The Draft Policy does not specifically provide that if the obligations of the issuer are guaranteed, the prospectus contain financial statements of the guarantor as if it were the issuer. However, it is the present intention of the CSA to include this specific requirement in the final form of the policy. If the guarantor is eligible to use the POP System, it is intended that this requirement may be satisfied by incorporating by reference into the prospectus the appropriate documents. Concerns have been advanced that this requirement has the effect of unduly restricting the ability of an issuer to obtain a guarantee. Persons who share this concern should comment on why this requirement is particularly inappropriate for offerings of Warrants.

Written comments on the Draft Policy are invited.
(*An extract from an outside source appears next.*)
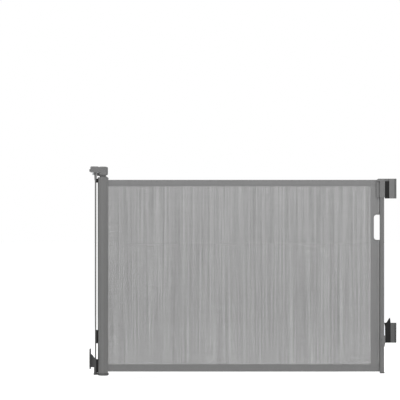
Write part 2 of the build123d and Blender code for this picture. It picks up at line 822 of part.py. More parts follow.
with BuildPart() as keder_rod:
    with BuildSketch(Plane.XY.offset(mesh_bottom)):
        with Locations((keder_x, mesh_y)):
            Circle(keder_radius)
    extrude(amount=bar_top - mesh_bottom)
finish(keder_rod.part, "keder_rod")

with BuildPart() as bar_bottom_cap:
    with BuildSketch(Plane.XY.offset(bar_bottom - 3.5)):
        with Locations((bar_x + 1.0, mesh_y)):
            RectangleRounded(bar_width + 3.4, bar_depth + 2.4, 5.5)
    extrude(amount=3.5)
    chamfer(bar_bottom_cap.edges().group_by(Axis.Z)[0], 1.2)
    with BuildSketch(Plane.XY.offset(bar_bottom)):
        with Locations((bar_x + 3.4, mesh_y)):
            RectangleRounded(7.6, bar_depth - 3.8, 2.5)
    extrude(amount=14.0)
finish(bar_bottom_cap.part, "bar_bottom_cap")

with BuildPart() as upper_hook_cap:
    with BuildSketch(Plane.XZ.offset(-mesh_y)):
        Polygon(
            (cap_left, cap_bottom + 3.0),
            (cap_left + 3.0, cap_bottom),
            (cap_right - 2.0, cap_bottom),
            (cap_right, cap_bottom + 3.0),
            (cap_right, cap_top),
            (cap_left + 9.5, cap_top),
            (cap_left, cap_top - 6.5),
            align=None,
        )
    extrude(amount=cap_depth / 2, both=True)
    fillet(upper_hook_cap.edges().filter_by(Axis.Z), 2.5)
    # below its lid the flange that grips the end band is set back from both faces
    for side in (-1, 1):
        with BuildSketch(Plane.XZ.offset(-mesh_y - side * cap_depth / 2)):
            with Locations((cap_left - 1.0, cap_bottom - 1.0)):
                Rectangle(bar_left - cap_left, 73.0, align=(Align.MIN, Align.MIN))
        extrude(amount=side * flange_setback, mode=Mode.SUBTRACT)
    # the shallow panels on both faces
    for side in (-1, 1):
        with BuildSketch(Plane.XZ.offset(-mesh_y - side * cap_depth / 2)):
            with Locations((bar_x, cap_bottom + 48.5)):
                RectangleRounded(12.5, 42.0, 2.0)
        extrude(amount=panel_depth, both=True, mode=Mode.SUBTRACT)
    # the arm and its prong, which drops behind the lip of the upper catch
    with BuildSketch(Plane.XZ.offset(-mesh_y)):
        Polygon(
            (cap_right - 1.0, upper_arm_under),
            (upper_prong_x, upper_arm_under),
            (upper_prong_x, upper_arm_under - lift),
            (cap_right + 14.0, upper_arm_under - lift),
            (cap_right + 15.0, upper_arm_under - lift + 1.0),
            (cap_right + 15.0, cap_top - 1.0),
            (cap_right + 14.0, cap_top),
            (cap_right - 1.0, cap_top),
            align=None,
        )
    extrude(amount=arm_half_width, both=True)
    with BuildSketch(Plane.XY.offset(cap_bottom)):
        bar_outline(0.0)
    extrude(amount=bar_top - cap_bottom, mode=Mode.SUBTRACT)
    # the slit that the end band stands in, open upwards for the whole of the lift
    with BuildSketch(Plane.XY.offset(cap_bottom)):
        with Locations(((cap_left + bar_left) / 2, mesh_y)):
            Rectangle(bar_left - cap_left + 1.0, hem_thickness + 0.8)
    extrude(amount=cap_top - cap_bottom, mode=Mode.SUBTRACT)
finish(upper_hook_cap.part, "upper_hook_cap")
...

Seven copies of the comments should be delivered to the CSA on or before May 29, 1992 at the following address:

Canadian Securities Administrators
Corporate Finance Committee
c/o Secretary, Ontario Securities Commission
8th floor
20 Queen Street West
Toronto, Ontario
M5H 3S8

Comment letters submitted in response to Requests for Comments are placed in the public file and form part of the public record in certain jurisdictions unless confidentiality is requested. Comment letters will be circulated among securities regulatory authorities for purposes of finalizing the Draft Policy whether or not confidentiality is requested. Accordingly, although comment letters requesting confidentiality will not be placed in the public file, freedom of information legislation may require the securities regulatory authorities in certain jurisdictions to make comment letters available. Persons submitting comment letters should therefore be aware that the press and members of the public may be able to obtain access to any comment letter.

DATED at Vancouver, British Columbia on March 5, 1992.